::: SUPPLIED MATERIAL

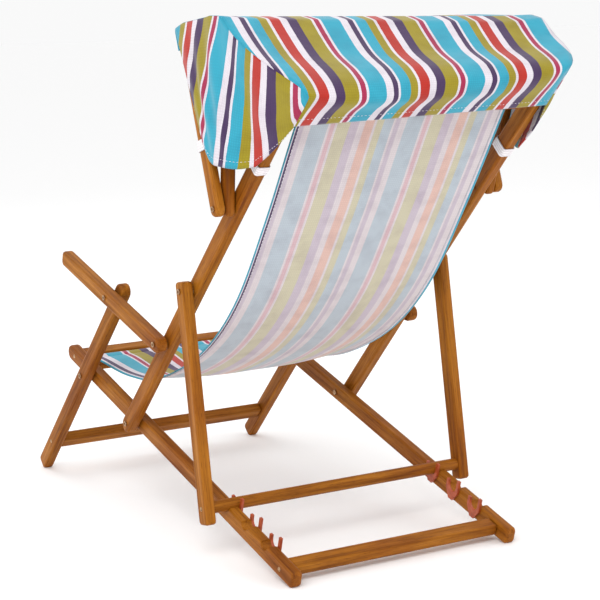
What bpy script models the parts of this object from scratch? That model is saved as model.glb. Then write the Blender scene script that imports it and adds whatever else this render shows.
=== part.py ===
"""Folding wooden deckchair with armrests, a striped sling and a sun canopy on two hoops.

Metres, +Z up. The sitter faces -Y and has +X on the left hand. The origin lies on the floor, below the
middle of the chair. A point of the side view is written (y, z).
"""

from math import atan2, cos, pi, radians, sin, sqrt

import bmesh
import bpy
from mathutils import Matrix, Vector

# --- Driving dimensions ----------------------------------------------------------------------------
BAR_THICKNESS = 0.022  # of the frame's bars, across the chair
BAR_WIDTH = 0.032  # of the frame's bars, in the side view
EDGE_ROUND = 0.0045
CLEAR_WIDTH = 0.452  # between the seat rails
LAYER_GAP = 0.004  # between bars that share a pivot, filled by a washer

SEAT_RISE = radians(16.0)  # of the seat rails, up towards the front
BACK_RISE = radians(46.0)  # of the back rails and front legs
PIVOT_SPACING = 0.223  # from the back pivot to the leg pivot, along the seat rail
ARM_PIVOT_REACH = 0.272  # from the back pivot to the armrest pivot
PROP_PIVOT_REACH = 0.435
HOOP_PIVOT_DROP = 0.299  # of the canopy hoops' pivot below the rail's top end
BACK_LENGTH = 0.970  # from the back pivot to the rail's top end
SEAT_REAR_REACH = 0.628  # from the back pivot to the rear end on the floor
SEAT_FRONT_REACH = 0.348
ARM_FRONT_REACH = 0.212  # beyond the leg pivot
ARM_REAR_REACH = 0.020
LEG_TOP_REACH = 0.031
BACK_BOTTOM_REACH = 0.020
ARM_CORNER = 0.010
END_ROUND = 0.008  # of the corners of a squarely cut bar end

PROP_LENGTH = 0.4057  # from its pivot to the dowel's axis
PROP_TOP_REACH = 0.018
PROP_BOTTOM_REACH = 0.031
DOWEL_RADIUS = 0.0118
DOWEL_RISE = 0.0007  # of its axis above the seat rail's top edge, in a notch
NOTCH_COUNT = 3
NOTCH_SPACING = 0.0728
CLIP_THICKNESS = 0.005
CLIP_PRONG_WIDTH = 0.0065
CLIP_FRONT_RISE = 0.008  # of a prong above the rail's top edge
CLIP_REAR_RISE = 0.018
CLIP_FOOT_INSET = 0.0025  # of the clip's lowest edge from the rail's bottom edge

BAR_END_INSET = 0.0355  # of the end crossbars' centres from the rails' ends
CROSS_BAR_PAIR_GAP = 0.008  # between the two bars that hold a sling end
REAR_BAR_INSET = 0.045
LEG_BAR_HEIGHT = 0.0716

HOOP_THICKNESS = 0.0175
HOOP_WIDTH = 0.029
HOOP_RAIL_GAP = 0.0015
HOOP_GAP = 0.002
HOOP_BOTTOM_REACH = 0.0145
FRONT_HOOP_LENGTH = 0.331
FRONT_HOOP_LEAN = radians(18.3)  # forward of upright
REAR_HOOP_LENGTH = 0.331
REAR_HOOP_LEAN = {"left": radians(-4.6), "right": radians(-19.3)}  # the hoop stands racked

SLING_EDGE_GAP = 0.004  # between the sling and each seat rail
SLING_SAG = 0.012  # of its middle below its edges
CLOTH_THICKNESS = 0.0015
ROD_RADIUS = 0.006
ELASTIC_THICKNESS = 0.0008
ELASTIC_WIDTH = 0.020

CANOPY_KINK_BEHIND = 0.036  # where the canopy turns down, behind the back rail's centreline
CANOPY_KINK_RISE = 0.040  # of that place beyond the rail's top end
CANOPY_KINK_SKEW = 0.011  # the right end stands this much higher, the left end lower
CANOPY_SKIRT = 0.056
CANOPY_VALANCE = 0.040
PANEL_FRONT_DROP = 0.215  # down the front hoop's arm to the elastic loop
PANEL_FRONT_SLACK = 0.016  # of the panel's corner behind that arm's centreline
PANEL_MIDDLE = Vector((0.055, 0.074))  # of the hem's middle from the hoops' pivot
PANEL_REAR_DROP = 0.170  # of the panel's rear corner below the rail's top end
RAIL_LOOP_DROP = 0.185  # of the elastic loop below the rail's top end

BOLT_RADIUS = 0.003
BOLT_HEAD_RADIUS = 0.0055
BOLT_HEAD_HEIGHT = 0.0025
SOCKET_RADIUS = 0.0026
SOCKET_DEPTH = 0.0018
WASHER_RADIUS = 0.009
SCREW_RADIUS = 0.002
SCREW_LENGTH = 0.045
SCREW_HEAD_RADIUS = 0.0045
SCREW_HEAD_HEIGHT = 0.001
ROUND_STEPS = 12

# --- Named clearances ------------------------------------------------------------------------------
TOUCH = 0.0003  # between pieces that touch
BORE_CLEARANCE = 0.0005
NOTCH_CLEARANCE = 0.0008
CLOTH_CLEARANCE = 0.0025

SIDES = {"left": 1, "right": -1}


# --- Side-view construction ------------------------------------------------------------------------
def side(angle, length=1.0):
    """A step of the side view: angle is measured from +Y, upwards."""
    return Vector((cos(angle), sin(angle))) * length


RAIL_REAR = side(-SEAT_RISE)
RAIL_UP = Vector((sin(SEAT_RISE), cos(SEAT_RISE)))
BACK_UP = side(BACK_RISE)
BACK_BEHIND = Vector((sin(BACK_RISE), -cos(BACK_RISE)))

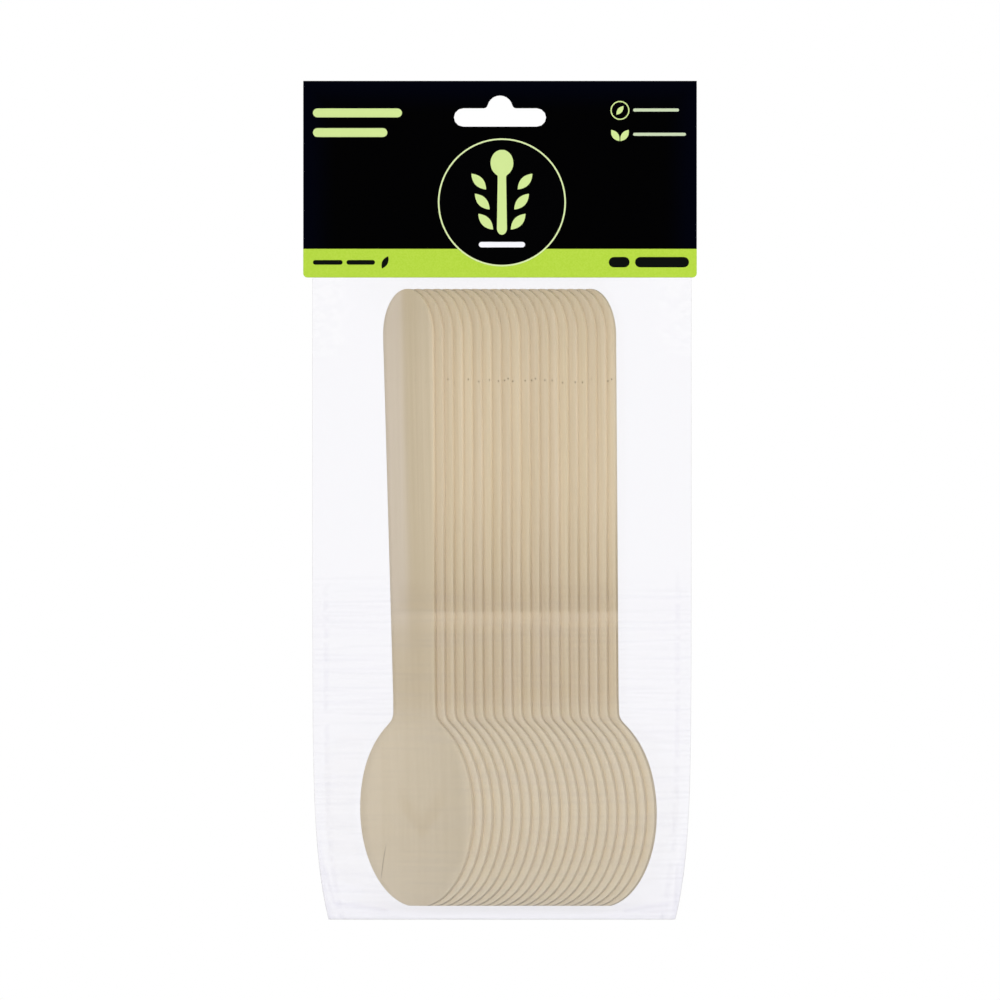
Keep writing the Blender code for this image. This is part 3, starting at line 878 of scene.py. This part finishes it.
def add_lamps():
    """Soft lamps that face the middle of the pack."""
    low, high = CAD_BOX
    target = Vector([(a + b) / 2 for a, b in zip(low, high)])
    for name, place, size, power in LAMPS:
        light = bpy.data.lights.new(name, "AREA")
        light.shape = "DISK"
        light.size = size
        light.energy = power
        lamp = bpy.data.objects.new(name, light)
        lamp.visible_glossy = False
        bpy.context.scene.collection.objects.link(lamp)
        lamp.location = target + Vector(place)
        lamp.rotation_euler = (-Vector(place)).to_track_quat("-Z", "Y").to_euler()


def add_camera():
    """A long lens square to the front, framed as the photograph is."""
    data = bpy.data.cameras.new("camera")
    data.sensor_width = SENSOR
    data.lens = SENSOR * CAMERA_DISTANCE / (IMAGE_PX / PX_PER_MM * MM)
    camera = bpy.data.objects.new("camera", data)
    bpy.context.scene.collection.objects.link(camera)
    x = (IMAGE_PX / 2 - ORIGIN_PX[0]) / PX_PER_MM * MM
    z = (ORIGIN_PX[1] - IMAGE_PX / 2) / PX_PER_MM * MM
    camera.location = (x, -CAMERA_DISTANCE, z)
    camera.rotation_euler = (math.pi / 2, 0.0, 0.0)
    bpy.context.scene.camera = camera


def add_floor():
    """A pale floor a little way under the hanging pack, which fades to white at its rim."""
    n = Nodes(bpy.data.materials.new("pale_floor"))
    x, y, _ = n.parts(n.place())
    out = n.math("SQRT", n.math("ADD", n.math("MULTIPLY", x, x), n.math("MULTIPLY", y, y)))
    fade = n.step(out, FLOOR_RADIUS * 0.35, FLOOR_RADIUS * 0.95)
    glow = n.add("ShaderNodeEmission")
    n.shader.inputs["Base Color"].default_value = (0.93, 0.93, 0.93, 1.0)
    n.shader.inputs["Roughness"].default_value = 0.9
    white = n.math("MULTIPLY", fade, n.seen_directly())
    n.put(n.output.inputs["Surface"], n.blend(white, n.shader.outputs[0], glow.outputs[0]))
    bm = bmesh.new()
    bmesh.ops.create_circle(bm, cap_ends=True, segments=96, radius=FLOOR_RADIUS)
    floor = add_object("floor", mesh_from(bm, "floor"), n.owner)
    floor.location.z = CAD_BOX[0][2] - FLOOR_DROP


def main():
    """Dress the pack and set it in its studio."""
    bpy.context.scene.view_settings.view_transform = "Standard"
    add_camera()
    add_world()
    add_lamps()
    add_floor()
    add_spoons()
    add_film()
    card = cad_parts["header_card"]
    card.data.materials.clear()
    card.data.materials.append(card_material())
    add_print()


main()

::::::

# SET EXERCISE
Reproduce exactly, please, only the lines from the start of the data above to the line that contains "from mathutils import Matrix, Vector", with both ends kept.

# SOLUTION FOR THIS TASK
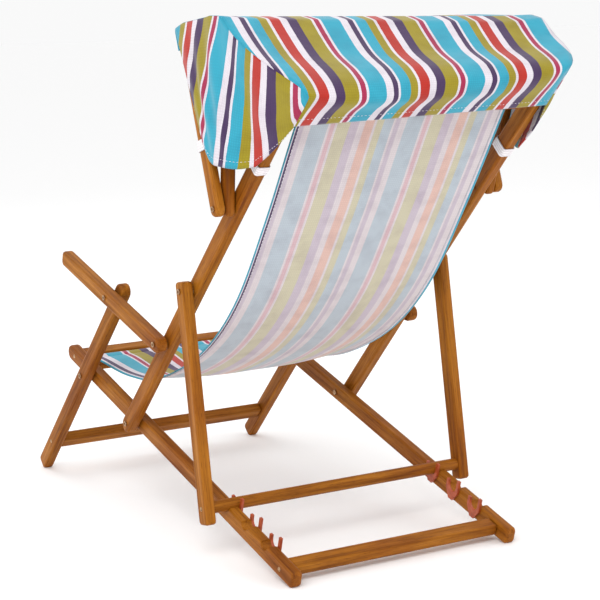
What bpy script models the parts of this object from scratch? That model is saved as model.glb. Then write the Blender scene script that imports it and adds whatever else this render shows.
=== part.py ===
"""Folding wooden deckchair with armrests, a striped sling and a sun canopy on two hoops.

Metres, +Z up. The sitter faces -Y and has +X on the left hand. The origin lies on the floor, below the
middle of the chair. A point of the side view is written (y, z).
"""

from math import atan2, cos, pi, radians, sin, sqrt

import bmesh
import bpy
from mathutils import Matrix, Vector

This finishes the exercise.